Grief looks like...anything you can imagine.
I don’t recall having any concept of grief as I was growing up. Loss didn’t cross my path in any life-altering way until far into my adulthood.
One of my grandfathers died before I was old enough to understand what it meant to lose him, and my brother and I did not attend the funeral – knowing what I know now as a parent, I think my parents chose wisely when they headed north for a few days and left us home with our other set of grandparents. I don’t recall having any sense of how the loss affected my parents, although I know now that they must have been grieving, particularly my mother because it was her father. I remember being caught completely off-guard once when I was older, probably around 11 or 12. We were driving on Route 29 toward my grandparents’ house in Bethesda, and my dad had put one of his family cassettes into the stereo deck (over the years he often tape-recorded stories and conversations during family get-togethers). The recording must have been six or seven years old, because suddenly my late grandfather’s voice came over the car speakers. My mother burst into tears. Sitting in the back seat, my brother and I turned toward each other wide-eyed and silent, not having the slightest idea how to react or help.
My grandmothers both lived well into their 80s, and my other grandfather into his mid-90s. At each of their funerals, I felt great sadness; this emotion was outweighed, though, by enormous gratitude for having enjoyed so many years with them, years piled up with proof after proof of how much they loved us grandchildren. The mix of tears and laughter felt balanced, and in some sense logical – at least according to the assumptions about loss and grief I made at the time.
Those assumptions were crushed by the earthquake of my brother’s death. There are aftershocks –
and not just from my own ongoing grief journey. Many aftershocks are still coming from what people tell me about their own experiences of loss and grief. My eyes have been opened.
Some people come to a place of peace and acceptance faster than others. Some throw themselves into work and put their grieving off for months, years, decades even, until the time comes when they are somehow ready to face it. Some tumble deeply into despair and feel compelled to live there for a while. Some experience relief – maybe because the deceased had been suffering unbearable mental or physical pain, or perhaps even because the relationship had difficulties that were inescapable while the person was alive (let’s name the elephant in the room here – no one has flawless relationships with everyone in their lives, and relief is not an uncommon reaction to loss). Some self-soothe or self-medicate with any of a variety of tonics – alcohol or drugs, lots of food or denial of food, a heavy-duty exercise regimen, music, movies, going out, staying in, taking risks, taking time away. Some talk about it all the time, some stop talking. Some surround themselves with photographs, some put all the photographs in boxes and shut them up in a closet. And it isn't all or nothing -- an authentic grief experience can occur at any point on the continuum between extremes.

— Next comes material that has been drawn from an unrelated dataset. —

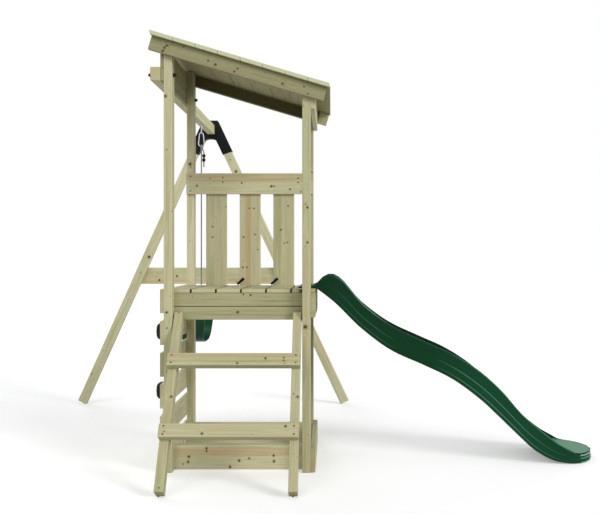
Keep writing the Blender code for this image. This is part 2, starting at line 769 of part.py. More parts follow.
def build_slide(parts):
    """A moulded wave slide, lofted along X from its lip on the deck to its rounded end."""
    deck = DECK_TOP + GAP
    edge = RIGHT + GAP + SIDE_BOARD_T
    start = edge - SLIDE_LIP
    lip_top = deck + SLIDE_LIP_T
    def point(along, up):
        """A point of the side view, as shares of the run and of the deck's height."""
        return edge + along * (SLIDE_END - edge), up * DECK_TOP

    under = [
        (edge + 0.001, deck),
        point(0.0316, 0.9635),
        point(0.0675, 0.9168),
        point(0.1568, 0.7759),
        point(0.2682, 0.6440),
        point(0.3796, 0.5629),
        point(0.4771, 0.4868),
        point(0.5809, 0.3661),
        point(0.6961, 0.1927),
        point(0.7817, 0.0680),
        point(0.8540, 0.0122),
        point(0.9106, 0.0010),
        point(1.0000, 0.0005),
    ]
    rim = [
        (edge - 0.030, lip_top),
        point(-0.0018, 1.0193),
        point(0.0247, 1.0598),
        point(0.0524, 1.0771),
        point(0.0813, 1.0588),
        point(0.1662, 0.9097),
        point(0.2801, 0.7759),
        point(0.3865, 0.6957),
        point(0.4828, 0.6258),
        point(0.5709, 0.5375),
        point(0.6533, 0.4209),
        point(0.7326, 0.2759),
        point(0.8257, 0.1521),
        point(0.8559, 0.1166),
        point(0.8867, 0.0892),
        point(0.9106, 0.0680),
        point(0.9257, 0.0558),
        point(1.0000, 0.0548),
    ]
    bed = [
        (edge - 0.030, lip_top),
        point(0.0247, 1.0000),
        point(0.0675, 0.9574),
        point(0.1568, 0.8235),
        point(0.2682, 0.6927),
        point(0.3796, 0.6105),
        point(0.4771, 0.5345),
        point(0.5809, 0.4138),
        point(0.6961, 0.2414),
        point(0.7817, 0.1197),
        point(0.8540, 0.0710),
        point(0.9106, 0.0558),
        point(1.0000, 0.0538),
    ]
    flat = [start, edge - 0.030, edge + 0.001]
    step = (SLIDE_END - flat[-1]) / SLIDE_STATIONS
    nose = [SLIDE_END - SLIDE_NOSE * share for share in (0.17, 0.085, 0.035, 0.01)]
    stations = flat + [flat[-1] + step * i for i in range(1, SLIDE_STATIONS)] + nose
    stations = sorted(stations) + [SLIDE_END]
    shape = bmesh.new()
    rings = []
    for x in stations:
        past = max(0.0, (x - (SLIDE_END - SLIDE_NOSE)) / SLIDE_NOSE)
        half = SLIDE_W / 2 * math.sqrt(max(1 - past**2.3, 0.06))
        low, top, floor = height_at(under, x), height_at(rim, x), height_at(bed, x)
        wide, tall, height = half - SLIDE_RIM, top - floor, top - low
        side = (
            (half - 0.014, low),
            (half - 0.002, low + 0.04 * height),
            (half, low + 0.07 * height),
            (half, low + 0.11 * height),
            (half - 0.006, low + 0.145 * height),
            (half - 0.006, low + 0.50 * height),
            (half - 0.012, low + 0.545 * height),
            (half - 0.012, top - 0.30 * tall),
            (half - 0.004, top - 0.22 * tall),
            (half - 0.003, top - 0.08 * tall),
            (half - 0.008, top),
            (wide + 0.008, top),
            (wide, top - 0.005),
            (wide - 0.10 * tall, floor + 0.30 * tall),
            (wide - 0.14 * tall - 0.008, floor + 0.08 * tall),
            (wide - 0.18 * tall - 0.024, floor),
        )
        ring = [(y, z) for y, z in side] + [(-y, z) for y, z in reversed(side)]
        rings.append([shape.verts.new((x, MIDDLE_Y + y, z)) for y, z in ring])
    count = len(rings[0])
    for ring, after in zip(rings, rings[1:]):
        for i in range(count):
            j = (i + 1) % count
            shape.faces.new((ring[i], ring[j], after[j], after[i]))
    shape.faces.new(list(reversed(rings[0])))
    shape.faces.new(rings[-1])
    bmesh.ops.recalc_face_normals(shape, faces=shape.faces)
    slide = add_mesh("slide", shape, GREEN_PLASTIC, parts)
    slide.data.shade_smooth()
    slide.data.set_sharp_from_angle(angle=math.radians(35))


def main():
    parts = new_collection("play_tower")
    cutters = new_collection("cutters", hidden=True)
    build_posts(parts)
    build_deck(parts)
    build_ground_boards(parts)
    build_climbing_wall(parts)
    build_guard(parts)
    build_roof(parts)
    build_ladder(parts)
    build_swing_frame(parts, cutters)
    build_swing(parts, cutters)
    build_slide(parts)


clear_scene()
WOOD = new_material("treated_pine", (0.52, 0.49, 0.30), 0.7)
BLACK_PLASTIC = new_material("black_plastic", (0.012, 0.014, 0.014), 0.45)
GREEN_PLASTIC = new_material("green_plastic", (0.012, 0.075, 0.032), 0.35)
STEEL = new_material("galvanised_steel", (0.55, 0.56, 0.56), 0.4, 0.9)
ROPE = new_material("grey_rope", (0.20, 0.21, 0.24), 0.85)
main()
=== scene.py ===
"""Dresses the play tower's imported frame: treated pine, moulded plastic, steel and rope.

Every length is in metres, in the part's own frame: the origin is the centre of the front
left post's foot, +X points to the slide, +Y to the swing's frame and +Z up.
"""

from __future__ import annotations

import json
import logging
import math
import random
from dataclasses import dataclass, field
from enum import Enum
from typing import Any, Iterable, Optional, Sequence, Union

import bmesh
import bpy
from mathutils import Euler, Matrix, Vector

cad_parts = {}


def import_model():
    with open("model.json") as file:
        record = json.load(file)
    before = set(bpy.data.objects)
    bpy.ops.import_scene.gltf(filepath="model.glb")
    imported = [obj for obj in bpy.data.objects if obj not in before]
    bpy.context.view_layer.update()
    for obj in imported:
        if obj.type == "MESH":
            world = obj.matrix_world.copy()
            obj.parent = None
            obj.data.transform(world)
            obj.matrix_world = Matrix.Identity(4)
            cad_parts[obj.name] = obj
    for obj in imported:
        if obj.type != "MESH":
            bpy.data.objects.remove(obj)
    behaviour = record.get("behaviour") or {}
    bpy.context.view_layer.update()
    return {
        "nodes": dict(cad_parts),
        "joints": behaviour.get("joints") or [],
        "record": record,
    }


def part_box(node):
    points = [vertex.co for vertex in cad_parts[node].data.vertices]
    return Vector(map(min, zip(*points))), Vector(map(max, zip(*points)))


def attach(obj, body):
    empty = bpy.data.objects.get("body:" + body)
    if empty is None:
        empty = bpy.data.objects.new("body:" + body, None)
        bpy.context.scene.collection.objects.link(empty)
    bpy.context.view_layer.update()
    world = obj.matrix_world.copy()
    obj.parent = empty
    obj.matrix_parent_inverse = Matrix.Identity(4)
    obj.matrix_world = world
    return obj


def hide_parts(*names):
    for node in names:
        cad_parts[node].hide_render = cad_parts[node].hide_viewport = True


LOG = logging.getLogger("play_tower")

LADDER_LEAN = math.radians(33.0)
ROOF_SLOPE = math.radians(16.5)
POSTS_X = (0.0, 0.745)
POSTS_Y = (0.0, 0.72)
RIM_WIDTH = 0.030
LIP_HEIGHT = 0.016

Colour = tuple[float, float, float]
Point = tuple[float, float, float]
Stops = Sequence[tuple[float, Colour]]
Spot = tuple[Vector, Vector]
Value = Union["Signal", float]


class Body(Enum):
    """The two bodies of the part."""

    TOWER = "tower"
    SWING = "swing"


class Slot(Enum):
    """The record's material slots."""

    PINE = "pine"
    BLACK = "black_plastic"
    GREEN = "green_plastic"
    STEEL = "steel"
    ROPE = "rope"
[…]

The more I communicate with people about grief, the more I see how each experience is as individual as a snowflake. Even as they are all formed from the same substance -- the water of loss -- each snowflake of grief has a unique shape, travels a unique trajectory, and follows a unique timeline. It can be a challenge to release assumptions and judgment and let them fall as they may. But I think that’s what allows acceptance and love to come in and cushion the fall.